Sedangkan Bie Paksi yang punya latar belakang “orang teknik” sangat suka mengotak-atik alat musik. Jika sedang membuat lagu, ritus khusus yang dilakukan Bie adalah dengan “puasa musik”. Dalam merumuskan musik, ia tidak mendengarkan lagu apapun dan hanya mengandalkan imajinasi dari isi kepala.
“Selama proses bermusik kita puasa dengerin lagu lain, tapi lebih ke dengerin isi kepala kita sendiri. Dunia begitu berisiknya, kepala kita aja sendiri udah cukup berisik,” beber Vania.
Jadi, lagu yang mereka hasilkan sepenuhnya bersumber dari imajinasi. Tidak mematok aliran, mereka memilih nada sesuai apa yang mereka inginkan untuk dimainkan.
“Genre kita lebih ke apa ya, kami sendiri meluapkan apa yang ada dalam pikiran menjadi sebuah lagu,” ungkap Bie Paksi.
Sejak tahun 2020, Bie Paksi mulai mengeksplorasi arasansemen musik agar terdengar lebih megah. Melalui kecanggihan teknologi ia memasukkan unsur-unsur suara alam ke dalam lagu.
“Lagu Clio misalnya, aku pingin ikan paus. Lalu aku cari dan bikin via VST sampai ketemu suara ikan paus lalu kita tempelin di musik,” ungkap pria yang suka mendengarkan Sigur Ros itu.
Tentu yang mereka sampaikan untuk para pendengar tak jauh dari tema kemanusiaan dan alam. Mereka berpesan agar orang-orang tidak perlu mencemaskan kehidupan secara berlebihan. Terutama pada persoalan kerusakan lingkungan.
Seseorang bisa mulai dengan melakukan hal kecil yang paling bisa dilakukan. Misalnya, dengan cara menghijaukan lingkungan rumah terlebih dahulu.
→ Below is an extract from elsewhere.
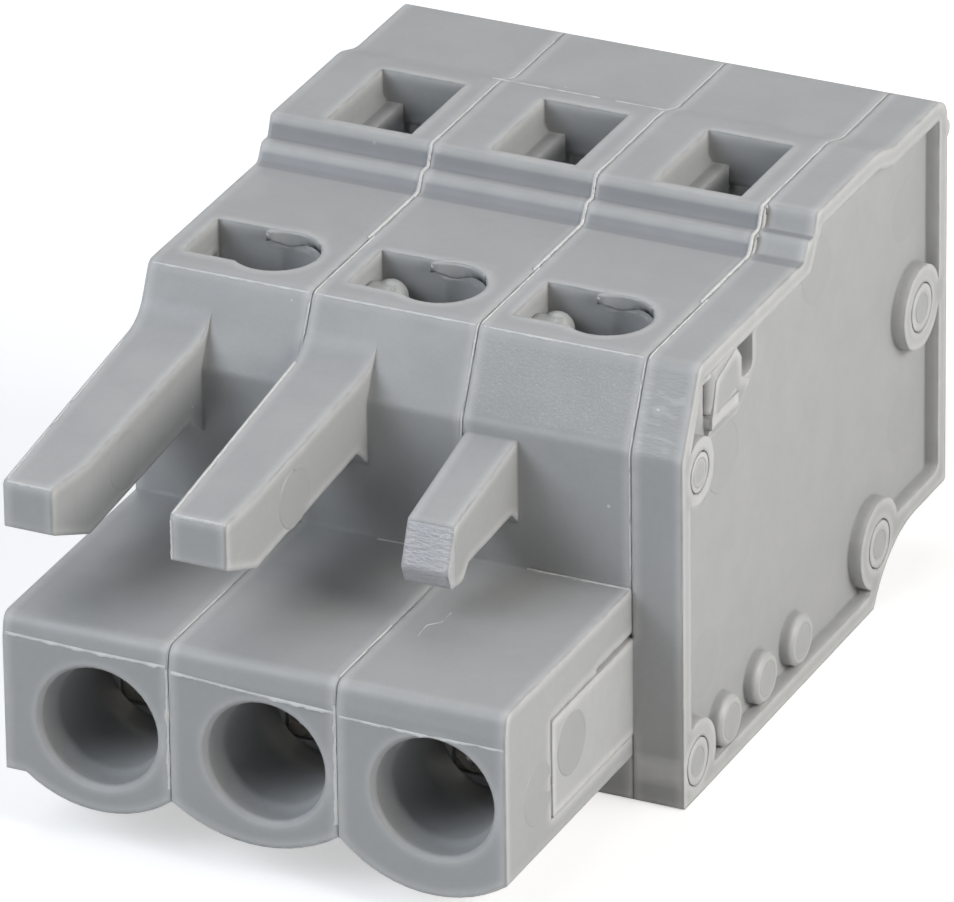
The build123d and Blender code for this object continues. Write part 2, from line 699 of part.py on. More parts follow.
def end_cover():
    """The end cover: a plate with a raised rim, bosses, knobs, a hook pocket and a tongue."""
    left = POLES * PITCH
    right = left + COVER_THICKNESS
    face = right - RIM_HEIGHT
    shape = side_plate(body_corners(RIDGE_FRONT + COVER_SETBACK), (left, right))
    sunk = side_plate(cover_recess_corners(), (face, right + OVERCUT))
    for (y, z), radius in zip(PIN_PLACES, BOSS_RADII):
        sunk -= rod_across(y, z, radius, (face - OVERCUT, right + OVERCUT))
    shape -= sunk
    pad = (face - OVERCUT, left + HOOK_LENGTH)
    shape += block(pad, (HOOK_FRONT, HOOK_BACK), (HOOK_BOTTOM - PAD_HEIGHT, HOOK_BOTTOM))
    bridge = (HOOK_TOP - PAD_BRIDGE_DROP, FRONT_TOP_HEIGHT - RIM_WIDTH)
    shape += block(pad, (TOP_FRONT, HOOK_FRONT), bridge)
    shape -= hook_window((left - OVERCUT, right + OVERCUT))
    shape -= hook_pocket(left, right)
    shape += tongue(left)
    bead_y = BACK - BEAD_SINK
    bead = rod_across(bead_y, BEAD_HEIGHT, BEAD_RADIUS, (left, right))
    shape += bead
    for hole in pin_holes((left - OVERCUT, right + OVERCUT)):
        shape -= hole
    for place in KNOB_PLACES:
        shape += knob(place, face, right)
    return one_solid(shape)


def contact(pole):
    """A female contact: a folded box with two gripping leaves, and its current bar."""
    half = CONTACT_WIDTH / 2
    reach = CONTACT_HEIGHT / 2
    bottom = SOCKET_HEIGHT - reach
    top = SOCKET_HEIGHT + reach
    box = block((SOCKET_X - half, SOCKET_X + half), (CONTACT_FRONT, CONTACT_BACK), (bottom, top))
    box -= block(
        (SOCKET_X - half + SHEET, SOCKET_X + half - SHEET),
        (CONTACT_FRONT - OVERCUT, CONTACT_BACK + OVERCUT),
        (bottom + SHEET, top - SHEET),
    )
    lean = half - SHEET - LEAF_GAP / 2 - LEAF_THICKNESS
    leaf_span = (SOCKET_HEIGHT - LEAF_HEIGHT / 2, SOCKET_HEIGHT + LEAF_HEIGHT / 2)
    for side in (-1, 1):
        outer = SOCKET_X + side * (half - SHEET / 2)
        inner = outer - side * (SHEET / 2 + lean)
        leaf = plan_plate(
            [
                (outer, CONTACT_FRONT),
                (inner, LEAF_NARROW_DEPTH),
                (outer, CONTACT_BACK),
                (outer - side * LEAF_THICKNESS, CONTACT_BACK),
                (inner - side * LEAF_THICKNESS, LEAF_NARROW_DEPTH),
                (outer - side * LEAF_THICKNESS, CONTACT_FRONT),
            ],
            leaf_span,
        )
        box += leaf
    bar_top = BAR_BOTTOM + BAR_THICKNESS
    strip_low = top - BAR_THICKNESS
    bar = side_plate(
        [
            (CONTACT_BACK - SHEET, strip_low, 0),
            (BAR_RISE_FRONT, strip_low, BAR_BEND_RADIUS),
            (BAR_RISE_BACK, BAR_BOTTOM, BAR_BEND_RADIUS / 2),
            (BAR_END, BAR_BOTTOM, 0),
            (BAR_END, bar_top, 0),
            (BAR_RISE_BACK - BAR_THICKNESS / 2, bar_top, BAR_BEND_RADIUS),
            (BAR_RISE_FRONT - BAR_THICKNESS / 2, top, BAR_BEND_RADIUS / 2),
            (CONTACT_BACK - SHEET, top, 0),
        ],
        (SOCKET_X - half, SOCKET_X + half),
    )
    bar_plan = plan_plate(
        [
            (SOCKET_X - half, 0),
            (SOCKET_X + half, 0),
            (SOCKET_X + half, BAR_SHOULDER),
            (SOCKET_X + BAR_TIP_WIDTH / 2, BAR_SHOULDER),
            (SOCKET_X + BAR_TIP_WIDTH / 2, BACK),
            (SOCKET_X - BAR_TIP_WIDTH / 2, BACK),
            (SOCKET_X - BAR_TIP_WIDTH / 2, BAR_SHOULDER),
            (SOCKET_X - half, BAR_SHOULDER),
        ],
        (0, FRONT_TOP_HEIGHT),
    )
    return one_solid(Pos(pole * PITCH, 0, 0) * (box + (bar & bar_plan)))


def clamp_spring(pole):
    """A cage clamp spring: a foot on the bar, a loop, a pressed leg and a cage with its window."""
    foot_height = BAR_BOTTOM + BAR_THICKNESS + STRIP_GAP + STRIP / 2
    loop_front = LOOP_DEPTH - LOOP_RADIUS
    loop_top = foot_height + 2 * LOOP_RADIUS
    lean = atan2(CAGE_TOP - loop_top, CAGE_DEPTH - loop_front)
    path = FilletPolyline(
        (FOOT_BACK, foot_height),
        (loop_front, foot_height),
        (loop_front, loop_top),
        (CAGE_DEPTH, CAGE_TOP),
        (CAGE_DEPTH, CAGE_BOTTOM),
        radius=[LOOP_RADIUS - STRIP_GAP, LOOP_RADIUS * cos(lean) - STRIP_GAP, CAGE_BEND_RADIUS],
    )
    left = WIRE_X - STRIP_WIDTH / 2
    ribbon = trace(path, STRIP)
    strip = extrude(Plane.YZ.offset(left) * ribbon, amount=STRIP_WIDTH, dir=(1, 0, 0))
    strip -= block(
        (WIRE_X - CAGE_WINDOW_WIDTH / 2, WIRE_X + CAGE_WINDOW_WIDTH / 2),
        (CAGE_DEPTH - STRIP, CAGE_DEPTH + STRIP),
        (BAR_BOTTOM - CAGE_EDGE_GAP, CAGE_WINDOW_TOP),
    )
    return one_solid(Pos(pole * PITCH, 0, 0) * strip)


def write_piece(shape, name):
    """Write one piece to its own file, in the connector's frame."""
    export_step(FRAME * shape, os.path.join("parts", name + ".step"))


def main():
    """Build and write every piece."""
    os.makedirs("parts", exist_ok=True)
    for pole in range(POLES):
        number = pole + 1
        write_piece(pole_housing(pole), f"pole_housing_{number}")
        write_piece(contact(pole), f"contact_{number}")
        write_piece(clamp_spring(pole), f"clamp_spring_{number}")
    write_piece(end_cover(), "end_cover")


main()
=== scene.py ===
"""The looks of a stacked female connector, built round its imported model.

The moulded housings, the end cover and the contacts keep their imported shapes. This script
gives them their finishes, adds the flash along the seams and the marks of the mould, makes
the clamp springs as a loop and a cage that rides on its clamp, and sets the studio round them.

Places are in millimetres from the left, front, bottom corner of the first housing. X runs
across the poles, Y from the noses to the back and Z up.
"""

import json
import logging
import math
from dataclasses import dataclass, field
from enum import Enum

import bmesh
import bpy
from mathutils import Matrix, Vector, noise
from mathutils.bvhtree import BVHTree

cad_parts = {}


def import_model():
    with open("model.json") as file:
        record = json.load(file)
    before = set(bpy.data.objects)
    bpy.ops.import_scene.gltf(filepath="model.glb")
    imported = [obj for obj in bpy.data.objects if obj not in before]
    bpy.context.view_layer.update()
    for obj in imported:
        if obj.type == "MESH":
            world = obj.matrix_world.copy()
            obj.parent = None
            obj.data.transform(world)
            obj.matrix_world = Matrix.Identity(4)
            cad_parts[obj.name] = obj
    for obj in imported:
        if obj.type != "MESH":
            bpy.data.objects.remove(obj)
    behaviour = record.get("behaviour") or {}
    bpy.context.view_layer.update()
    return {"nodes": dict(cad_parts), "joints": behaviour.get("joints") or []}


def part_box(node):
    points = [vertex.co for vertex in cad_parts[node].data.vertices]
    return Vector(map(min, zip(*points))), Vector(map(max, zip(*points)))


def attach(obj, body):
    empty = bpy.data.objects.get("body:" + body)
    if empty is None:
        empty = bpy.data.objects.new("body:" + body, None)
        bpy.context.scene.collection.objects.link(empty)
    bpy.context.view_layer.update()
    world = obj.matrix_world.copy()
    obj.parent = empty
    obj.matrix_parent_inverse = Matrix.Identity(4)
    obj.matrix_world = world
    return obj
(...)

“Kita mulai dari hal kecil. Kalau lihat riders kita misalnya riders-nya tanaman sri rezeki. Di Mojokerto, ada mojopahit dan mojomanis, di Surabaya pohon kelapa,” terang Vania.
“Tananan itu bisa diajak ngobrol. Saat kita di kondisi low atau sumpek. Hal yang kami lakukan adalah ngobrol dengan tanaman, ya berinteraksi. Coba deh ketika pada kondisi stres coba duduk aja di bawah tanaman, misalnya ada beringin duduk aja. Setelah itu pasti bikin lebih baik. Kita menganggap tanaman bukan ijo-ijoan doang. Tapi makhluk hidup yang sangat memberi bagi manusia,” tambahnya. (*/)
*Terdapat kekeliruan sebelumnya dan telah dikoreksi pada Jumat, 15 September 2023.